A truffle cheese fondue coats Little Potatoes to create a fast and indulgent holiday appetizer!

15 mins
15 mins


  • Medium pot
  • Small saucepan


  • 1.5 lbs Little Potatoes
  • 1 garlic clove, sliced in half
  • 1/4 cup dry white wine
  • 6 oz Gruyère cheese, grated
  • 2 oz fontina cheese, grated
  • 1/2 Tbsp cornstarch
  • 1/2 tsp black truffle oil
  • (To taste) truffle salt
  • (To taste) white pepper
  • (To taste) fresh nutmeg
  • (To taste) freshly ground pepper and salt


  • Step 1

    Place potatoes in a medium pot and fill with water to just cover, salt to taste. Boil for 15 minutes or until fork tender.

  • Step 2

    Meanwhile, mix the grated cheese with the cornstarch and set aside.
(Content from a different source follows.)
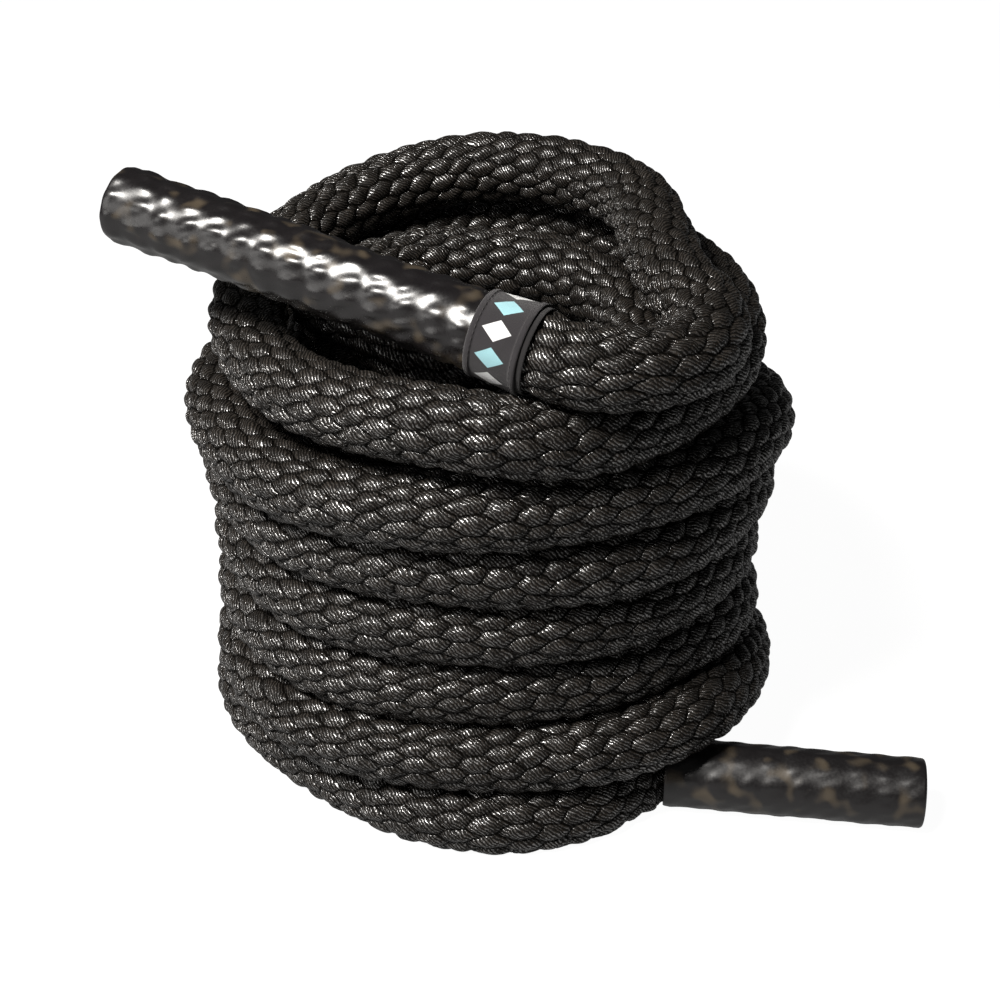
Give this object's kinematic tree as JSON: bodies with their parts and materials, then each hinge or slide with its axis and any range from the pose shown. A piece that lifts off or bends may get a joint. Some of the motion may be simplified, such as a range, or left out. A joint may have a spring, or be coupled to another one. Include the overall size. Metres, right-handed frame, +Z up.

Rub the garlic in a small saucepan and then discard. Add the wine and bring to a boil. Reduce heat to medium low and in handfuls, add the cheese while stirring continuously with a wooden spoon. Continue until all cheese is melted. Add the truffle oil, pinch of truffle salt, pinch of white pepper and a grating of fresh nutmeg to taste.

  • Step 3

    When the potatoes are done, drain. Slice in half or quarters, depending on the size, using a tea towel if needed as they are hot. Place on a serving platter. Pour the fondue over the top and season with a fresh grating of pepper. Serve immediately.